_GIVEN TASK_
Copy each line holding the string "frame".

= = =

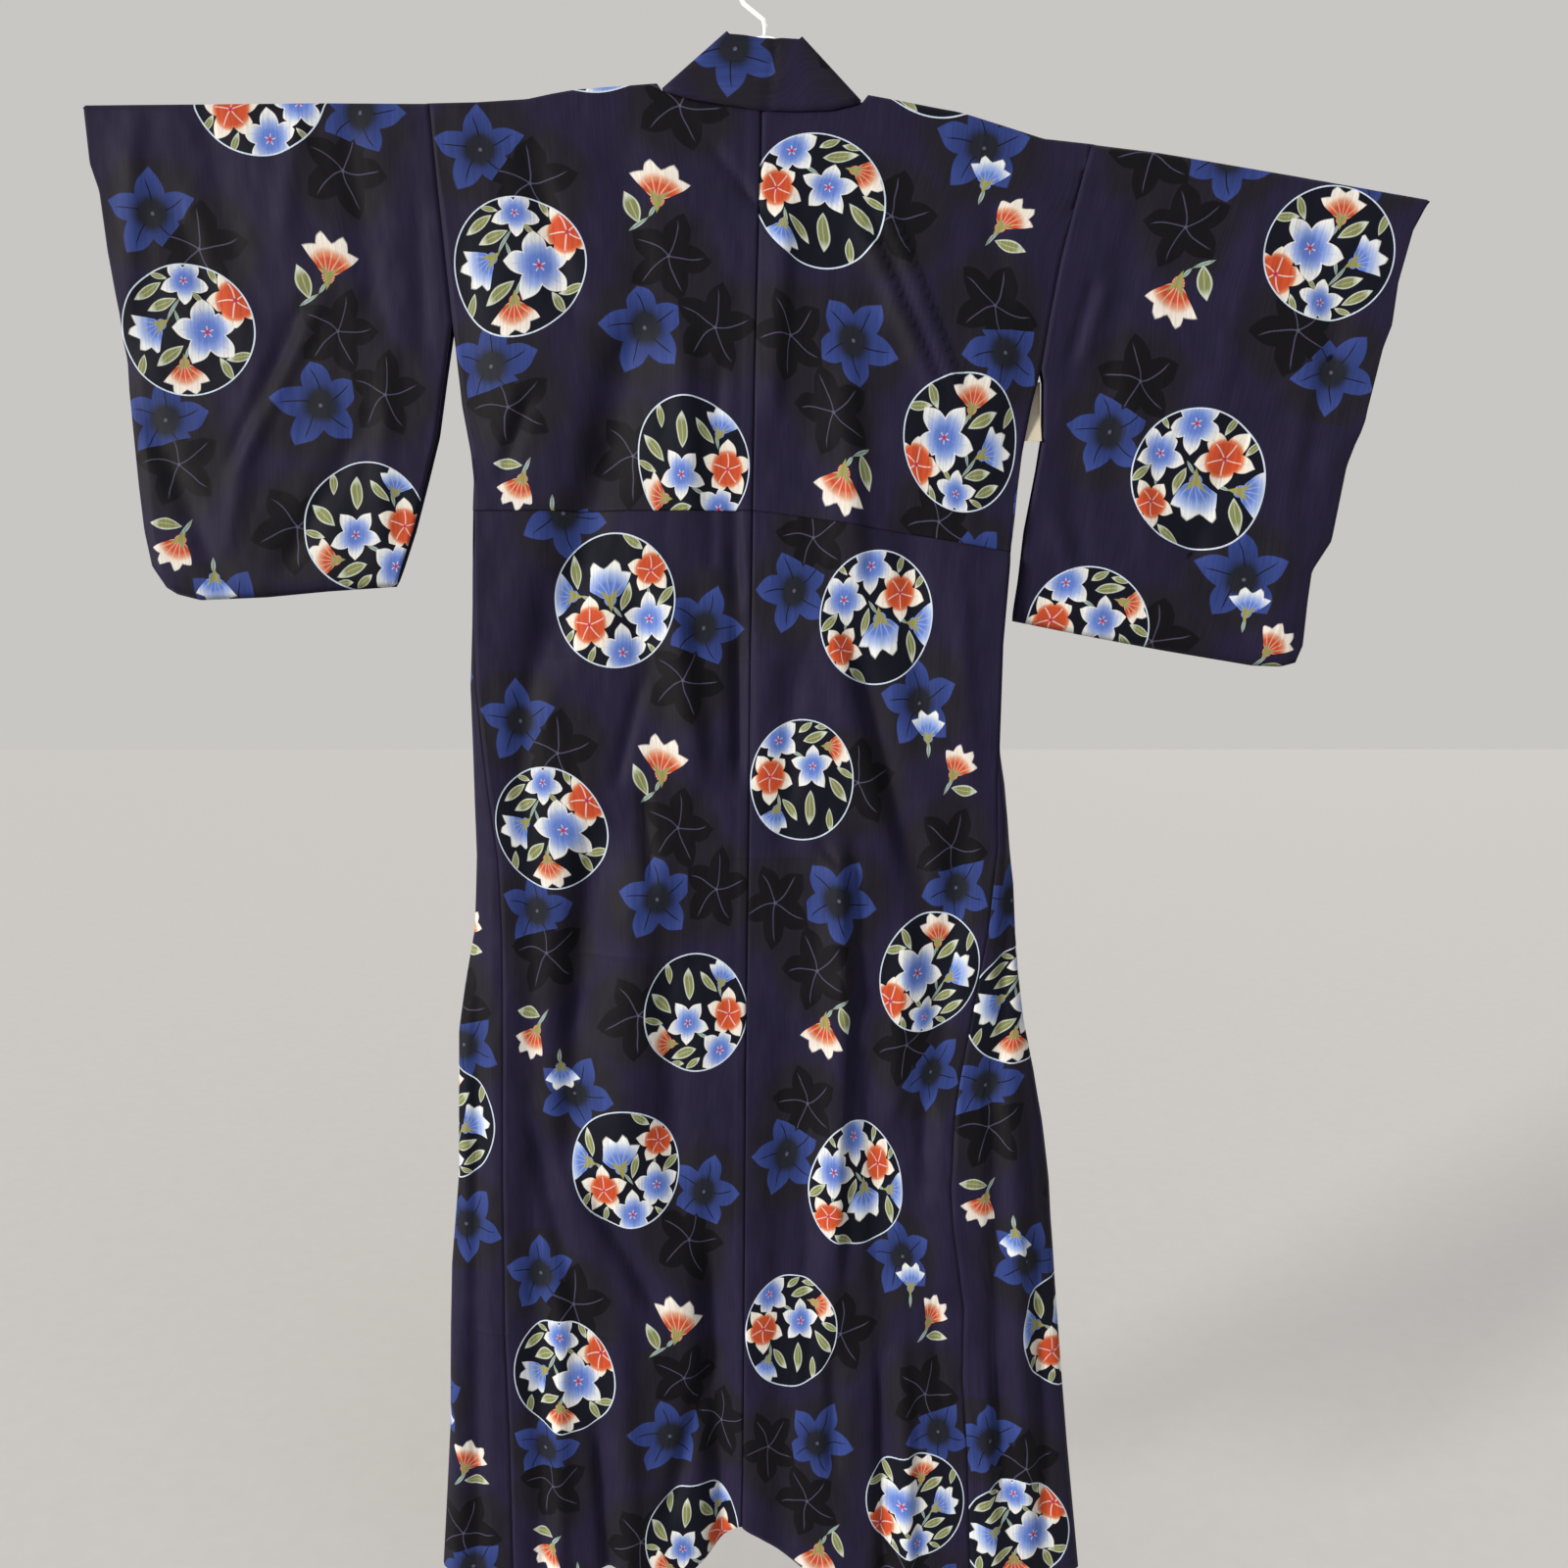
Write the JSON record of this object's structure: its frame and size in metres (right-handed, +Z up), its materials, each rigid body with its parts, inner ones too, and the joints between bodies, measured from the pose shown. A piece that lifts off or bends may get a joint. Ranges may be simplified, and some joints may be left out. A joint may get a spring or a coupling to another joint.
{
  "type": "cotton yukata robe on a plastic hanger",
  "caption": "Long unlined summer kimono of printed cotton, with wide bag sleeves and a folded band collar, spread flat on a plain plastic clothes hanger.",
  "frame": {"origin": "highest point inside the hanger's hook, where a rod or nail carries it", "axes": "+Z up along the robe's length, -Y out of the robe's back, +X towards the sleeve on the right when its back is seen"},
  "size_m": [1.3726, 0.0601, 1.7403],
  "materials": {
    "yukata_cotton": "plain woven printed cotton",
    "hanger_plastic": "moulded white",
    "label_tape": "plain cream tape"
  },
  "bodies": {
    "root": {"body_left": "yukata_cotton", "body_right": "yukata_cotton", "okumi_left": "yukata_cotton", "okumi_right": "yukata_cotton", "sleeve_left": "yukata_cotton", "sleeve_right": "yukata_cotton", "collar": "yukata_cotton", "hanger_arms": "hanger_plastic", "hanger_hook": "hanger_plastic", "label": "label_tape"}
  },
  "joints": []
}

= = =

_FULL SOLUTION_
Write the JSON record of this object's structure: its frame and size in metres (right-handed, +Z up), its materials, each rigid body with its parts, inner ones too, and the joints between bodies, measured from the pose shown. A piece that lifts off or bends may get a joint. Ranges may be simplified, and some joints may be left out. A joint may get a spring or a coupling to another joint.
  "frame": {"origin": "highest point inside the hanger's hook, where a rod or nail carries it", "axes": "+Z up along the robe's length, -Y out of the robe's back, +X towards the sleeve on the right when its back is seen"},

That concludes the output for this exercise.